What is needed: Write out each entry, exactly the way it appears.

Source data:
+--

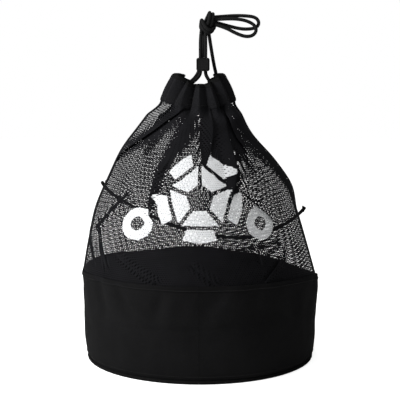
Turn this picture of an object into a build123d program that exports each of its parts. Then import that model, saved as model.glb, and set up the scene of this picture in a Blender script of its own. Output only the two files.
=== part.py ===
from build123d import *
import os
from math import cos, pi, radians, sin, tan

# Mesh ball bag: a drum-shaped woven base, two net panels that taper to a gathered
# drawcord collar, and a closed drawcord pulled up through a two-hole cord lock and
# knotted.  Millimetres, +Z up, origin at the middle of the underside.

# ---- woven base -------------------------------------------------------------
rim_radius = 201.0            # outside of the wall where the net begins
wall_height = 155.0           # floor to the rim seam
foot_radius = 192.5           # outside of the wall just above the bottom seam
belly_radius = 197.5          # outside of the wall half way up
wall_thickness = 2.5          # coated woven fabric with its backing
panel_thickness = 3.0         # round bottom panel
binding_width = 5.0           # tape round the bottom seam, measured across
binding_height = 6.0
rim_tape_width = 14.0         # tape inside the rim seam, measured up the wall
rim_tape_thickness = 1.6

# ---- net body ---------------------------------------------------------------
mouth_radius = 66.0           # outside of the net where it meets the collar
mouth_height = 437.0          # floor to the collar seam
net_thickness = 1.2
shoulder_inset = 15.0         # how far the net has come in, one shoulder rise up
shoulder_rise = 54.0
middle_inset = 36.0
middle_rise = 121.0
neck_flare = 73.0             # how much wider the net is, one neck drop down
neck_drop = 108.0
throat_flare = 29.0
throat_drop = 50.0
seam_width = 8.0              # taped side seams, where the two panels join
seam_thickness = 2.4

# ---- collar -----------------------------------------------------------------
collar_clearance = 0.8        # between the collar's foot and the net panels
collar_tuck = 3.0             # how far the collar's foot is tucked into the net
seam_dip_depth = 15.0         # the collar seam dips to the front and back
seam_dip_margin = 4.0         # width at each side that the dip leaves level
collar_rise = 41.0            # collar seam to the highest point of the hem
collar_gather = 20.0          # how far the collar comes in between its seam and its hem
hem_depth = 8.0               # from the outside of the hem in to the gathered mouth
dip_extra = 7.0               # how much the curve of the hem's dip is wider than the hem
dip_depth = 18.0
hem_width = 3.5
tape_height = 9.0             # tape over the collar seam
tape_thickness = 1.4

# ---- drawcord ---------------------------------------------------------------
cord_diameter = 6.0
cord_clearance = 0.4
channel_rise = 14.0           # collar seam to the cord inside the collar
strand_gap = 0.8              # between the two strands at each exit
exit_elbow = 6.0              # bend from the channel into the exit
exit_elbow_share = 0.94       # share of the remaining run that the next bend takes up
ring_bend_share = 0.98        # bends inside the channel, against its radius
exit_inset = 5.0              # where the loose strands begin, in from the gathered mouth
rear_top_x = 13.5             # top of the right rear strand, in the knot
rear_gap = 0.5                # between the two rear strands there
exit_room = 1.0               # round the two strands, in the buttonhole they share
arc_share = 0.45              # share of a run that a bend may take up

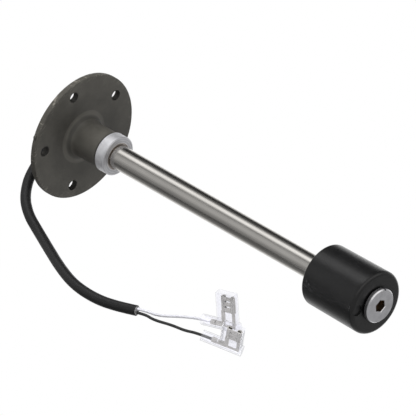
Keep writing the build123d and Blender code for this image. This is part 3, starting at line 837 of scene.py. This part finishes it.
def seen_straight(material):
    """1 where the camera looks, also through clear plastic, and 0 for the light's other ways."""
    path = node(material, "LightPath")
    return maths(
        material, "MAXIMUM", path.outputs["Is Camera Ray"], path.outputs["Is Transmission Ray"]
    )


def floor_finish():
    """Pale floor that glows a little towards the camera and can't be seen from below."""
    material, shader = new_material("floor_pale", (0.86, 0.86, 0.86), roughness=0.9)
    shader.inputs["Specular IOR Level"].default_value = 0.0
    behind = node(material, "NewGeometry").outputs["Backfacing"]
    clear = node(material, "BsdfTransparent").outputs["BSDF"]
    shining = glow(material, WHITE_GLOW, FLOOR_GLOW)
    share = times(material, seen_straight(material), FLOOR_GLOW_SHARE)
    pale = node(material, "MixShader", {0: share, 1: shader.outputs["BSDF"], 2: shining})
    mixed = node(material, "MixShader", {0: behind, 1: pale.outputs["Shader"], 2: clear})
    surface = material.node_tree.nodes["Material Output"].inputs["Surface"]
    link(material, mixed.outputs["Shader"], surface)
    return material


def add_floor(stage):
    """Level floor under the hanging sender."""
    floor_half_width = 6.0
    shape = bmesh.new()
    bmesh.ops.create_grid(shape, x_segments=1, y_segments=1, size=floor_half_width)
    level = PLUG_LOW.z - stage.floor_drop
    bmesh.ops.translate(shape, vec=(0, 0, level), verts=shape.verts)
    mesh = finished_mesh("floor", shape)
    mesh.materials.append(floor_finish())
    floor = new_object("floor", mesh)
    floor.visible_shadow = False
    floor.visible_glossy = False


def add_world(fill_level, mirror_level):
    """White surround for the camera and clear plastic, grey for mirrors, an even fill for the rest."""
    world = bpy.data.worlds.new("studio")
    world.use_nodes = True
    bpy.context.scene.world = world
    background = world.node_tree.nodes["Background"]
    background.inputs["Color"].default_value = WHITE_GLOW
    mirrored = node(world, "LightPath").outputs["Is Glossy Ray"]
    unseen = remap(world, mirrored, 0.0, 1.0, fill_level, mirror_level)
    strength = maths(world, "MAXIMUM", unseen, seen_straight(world))
    link(world, strength, background.inputs["Strength"])


class SENDER_OT_stage(bpy.types.Operator):
    """Set up the floor, the lamps, the white surround and the camera"""

    bl_idname = "sender.stage"
    bl_label = "Studio"

    def execute(self, context):
        scene = context.scene
        stage = scene.sender_stage
        add_camera(stage)
        add_floor(stage)
        add_world(stage.fill_level, stage.mirror_level)
        add_lamp(
            "key_lamp", azimuth=28.0, elevation=16.0, distance=0.9, width=0.4, height=0.7, power=10.5
        )
        add_lamp(
            "back_lamp", azimuth=168.0, elevation=-40.0, distance=1.2, width=0.5, height=0.5, power=4.0
        )
        add_lamp(
            "front_lamp", azimuth=-42.0, elevation=-32.0, distance=0.5, width=0.25, height=0.25, power=1.05
        )
        add_tent()
        add_card()
        scene.view_settings.view_transform = "Standard"
        return {"FINISHED"}


STEPS = (
    SENDER_OT_flange,
    SENDER_OT_stem,
    SENDER_OT_float,
    SENDER_OT_inside,
    SENDER_OT_terminals,
    SENDER_OT_cable,
    SENDER_OT_stage,
)
GROUPS = {
    "sender_finish": SenderFinish,
    "sender_cable": SenderCable,
    "sender_stage": SenderStage,
}


class SENDER_PT_panel(bpy.types.Panel):
    """The sender's settings and steps"""

    bl_idname = "SENDER_PT_panel"
    bl_label = "Fuel level sender"
    bl_space_type = "VIEW_3D"
    bl_region_type = "UI"
    bl_category = "Sender"

    def draw(self, context):
        column = self.layout.column()
        for name, group in GROUPS.items():
            settings = getattr(context.scene, name)
            for setting in group.__annotations__:
                column.prop(settings, setting)
        for step in STEPS:
            column.operator(step.bl_idname)


def register():
    """Makes the settings, steps and panel known."""
    for name, group in GROUPS.items():
        bpy.utils.register_class(group)
        setattr(bpy.types.Scene, name, PointerProperty(type=group))
    for step in (*STEPS, SENDER_PT_panel):
        bpy.utils.register_class(step)


def unregister():
    """Takes them away again."""
    for step in (SENDER_PT_panel, *reversed(STEPS)):
        bpy.utils.unregister_class(step)
    for name, group in GROUPS.items():
        delattr(bpy.types.Scene, name)
        bpy.utils.unregister_class(group)


def main():
    """Dresses the sender and sets up its studio."""
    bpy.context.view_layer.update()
    register()
    bpy.ops.sender.flange()
    bpy.ops.sender.stem()
    bpy.ops.sender.float()
    bpy.ops.sender.inside()
    bpy.ops.sender.terminals()
    bpy.ops.sender.cable()
    bpy.ops.sender.stage()


if __name__ == "__main__":
    main()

+--

Task result:
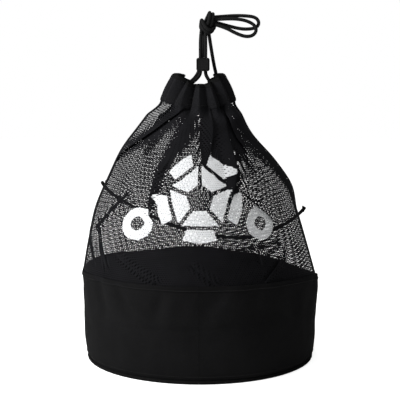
Turn this picture of an object into a build123d program that exports each of its parts. Then import that model, saved as model.glb, and set up the scene of this picture in a Blender script of its own. Output only the two files.
=== part.py ===
from build123d import *
import os
from math import cos, pi, radians, sin, tan

# Mesh ball bag: a drum-shaped woven base, two net panels that taper to a gathered
# drawcord collar, and a closed drawcord pulled up through a two-hole cord lock and
# knotted.  Millimetres, +Z up, origin at the middle of the underside.

# ---- woven base -------------------------------------------------------------
rim_radius = 201.0            # outside of the wall where the net begins
wall_height = 155.0           # floor to the rim seam
foot_radius = 192.5           # outside of the wall just above the bottom seam
belly_radius = 197.5          # outside of the wall half way up
wall_thickness = 2.5          # coated woven fabric with its backing
panel_thickness = 3.0         # round bottom panel
binding_width = 5.0           # tape round the bottom seam, measured across
binding_height = 6.0
rim_tape_width = 14.0         # tape inside the rim seam, measured up the wall
rim_tape_thickness = 1.6

# ---- net body ---------------------------------------------------------------
mouth_radius = 66.0           # outside of the net where it meets the collar
mouth_height = 437.0          # floor to the collar seam
net_thickness = 1.2
shoulder_inset = 15.0         # how far the net has come in, one shoulder rise up
shoulder_rise = 54.0
middle_inset = 36.0
middle_rise = 121.0
neck_flare = 73.0             # how much wider the net is, one neck drop down
neck_drop = 108.0
throat_flare = 29.0
throat_drop = 50.0
seam_width = 8.0              # taped side seams, where the two panels join
seam_thickness = 2.4

# ---- collar -----------------------------------------------------------------
collar_clearance = 0.8        # between the collar's foot and the net panels
collar_tuck = 3.0             # how far the collar's foot is tucked into the net
seam_dip_depth = 15.0         # the collar seam dips to the front and back
seam_dip_margin = 4.0         # width at each side that the dip leaves level
collar_rise = 41.0            # collar seam to the highest point of the hem
collar_gather = 20.0          # how far the collar comes in between its seam and its hem
hem_depth = 8.0               # from the outside of the hem in to the gathered mouth
dip_extra = 7.0               # how much the curve of the hem's dip is wider than the hem
dip_depth = 18.0
hem_width = 3.5
tape_height = 9.0             # tape over the collar seam
tape_thickness = 1.4

# ---- drawcord ---------------------------------------------------------------
cord_diameter = 6.0
cord_clearance = 0.4
channel_rise = 14.0           # collar seam to the cord inside the collar
strand_gap = 0.8              # between the two strands at each exit
exit_elbow = 6.0              # bend from the channel into the exit
exit_elbow_share = 0.94       # share of the remaining run that the next bend takes up
ring_bend_share = 0.98        # bends inside the channel, against its radius
exit_inset = 5.0              # where the loose strands begin, in from the gathered mouth
rear_top_x = 13.5             # top of the right rear strand, in the knot
rear_gap = 0.5                # between the two rear strands there
exit_room = 1.0               # round the two strands, in the buttonhole they share
arc_share = 0.45              # share of a run that a bend may take up

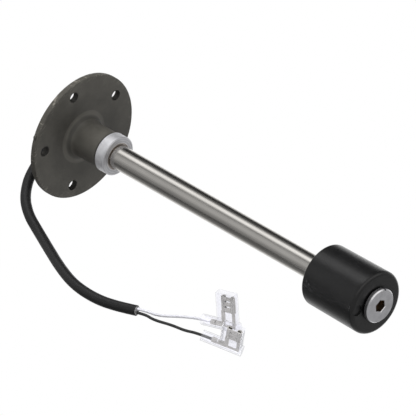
Keep writing the build123d and Blender code for this image. This is part 3, starting at line 837 of scene.py. This part finishes it.
def seen_straight(material):
    """1 where the camera looks, also through clear plastic, and 0 for the light's other ways."""
    path = node(material, "LightPath")
    return maths(
        material, "MAXIMUM", path.outputs["Is Camera Ray"], path.outputs["Is Transmission Ray"]
    )


def floor_finish():
    """Pale floor that glows a little towards the camera and can't be seen from below."""
    material, shader = new_material("floor_pale", (0.86, 0.86, 0.86), roughness=0.9)
    shader.inputs["Specular IOR Level"].default_value = 0.0
    behind = node(material, "NewGeometry").outputs["Backfacing"]
    clear = node(material, "BsdfTransparent").outputs["BSDF"]
    shining = glow(material, WHITE_GLOW, FLOOR_GLOW)
    share = times(material, seen_straight(material), FLOOR_GLOW_SHARE)
    pale = node(material, "MixShader", {0: share, 1: shader.outputs["BSDF"], 2: shining})
    mixed = node(material, "MixShader", {0: behind, 1: pale.outputs["Shader"], 2: clear})
    surface = material.node_tree.nodes["Material Output"].inputs["Surface"]
    link(material, mixed.outputs["Shader"], surface)
    return material


def add_floor(stage):
    """Level floor under the hanging sender."""
    floor_half_width = 6.0
    shape = bmesh.new()
    bmesh.ops.create_grid(shape, x_segments=1, y_segments=1, size=floor_half_width)
    level = PLUG_LOW.z - stage.floor_drop
    bmesh.ops.translate(shape, vec=(0, 0, level), verts=shape.verts)
    mesh = finished_mesh("floor", shape)
    mesh.materials.append(floor_finish())
    floor = new_object("floor", mesh)
    floor.visible_shadow = False
    floor.visible_glossy = False


def add_world(fill_level, mirror_level):
    """White surround for the camera and clear plastic, grey for mirrors, an even fill for the rest."""
    world = bpy.data.worlds.new("studio")
    world.use_nodes = True
    bpy.context.scene.world = world
    background = world.node_tree.nodes["Background"]
    background.inputs["Color"].default_value = WHITE_GLOW
    mirrored = node(world, "LightPath").outputs["Is Glossy Ray"]
    unseen = remap(world, mirrored, 0.0, 1.0, fill_level, mirror_level)
    strength = maths(world, "MAXIMUM", unseen, seen_straight(world))
    link(world, strength, background.inputs["Strength"])


class SENDER_OT_stage(bpy.types.Operator):
    """Set up the floor, the lamps, the white surround and the camera"""

    bl_idname = "sender.stage"
    bl_label = "Studio"

    def execute(self, context):
        scene = context.scene
        stage = scene.sender_stage
        add_camera(stage)
        add_floor(stage)
        add_world(stage.fill_level, stage.mirror_level)
        add_lamp(
            "key_lamp", azimuth=28.0, elevation=16.0, distance=0.9, width=0.4, height=0.7, power=10.5
        )
        add_lamp(
            "back_lamp", azimuth=168.0, elevation=-40.0, distance=1.2, width=0.5, height=0.5, power=4.0
        )
        add_lamp(
            "front_lamp", azimuth=-42.0, elevation=-32.0, distance=0.5, width=0.25, height=0.25, power=1.05
        )
        add_tent()
        add_card()
        scene.view_settings.view_transform = "Standard"
        return {"FINISHED"}


STEPS = (
    SENDER_OT_flange,
    SENDER_OT_stem,
    SENDER_OT_float,
    SENDER_OT_inside,
    SENDER_OT_terminals,
    SENDER_OT_cable,
    SENDER_OT_stage,
)
GROUPS = {
    "sender_finish": SenderFinish,
    "sender_cable": SenderCable,
    "sender_stage": SenderStage,
}


class SENDER_PT_panel(bpy.types.Panel):
    """The sender's settings and steps"""

    bl_idname = "SENDER_PT_panel"
    bl_label = "Fuel level sender"
    bl_space_type = "VIEW_3D"
    bl_region_type = "UI"
    bl_category = "Sender"

    def draw(self, context):
        column = self.layout.column()
        for name, group in GROUPS.items():
            settings = getattr(context.scene, name)
            for setting in group.__annotations__:
                column.prop(settings, setting)
        for step in STEPS:
            column.operator(step.bl_idname)


def register():
    """Makes the settings, steps and panel known."""
    for name, group in GROUPS.items():
        bpy.utils.register_class(group)
        setattr(bpy.types.Scene, name, PointerProperty(type=group))
    for step in (*STEPS, SENDER_PT_panel):
        bpy.utils.register_class(step)


def unregister():
    """Takes them away again."""
    for step in (SENDER_PT_panel, *reversed(STEPS)):
        bpy.utils.unregister_class(step)
    for name, group in GROUPS.items():
        delattr(bpy.types.Scene, name)
        bpy.utils.unregister_class(group)


def main():
    """Dresses the sender and sets up its studio."""
    bpy.context.view_layer.update()
    register()
    bpy.ops.sender.flange()
    bpy.ops.sender.stem()
    bpy.ops.sender.float()
    bpy.ops.sender.inside()
    bpy.ops.sender.terminals()
    bpy.ops.sender.cable()
    bpy.ops.sender.stage()


if __name__ == "__main__":
    main()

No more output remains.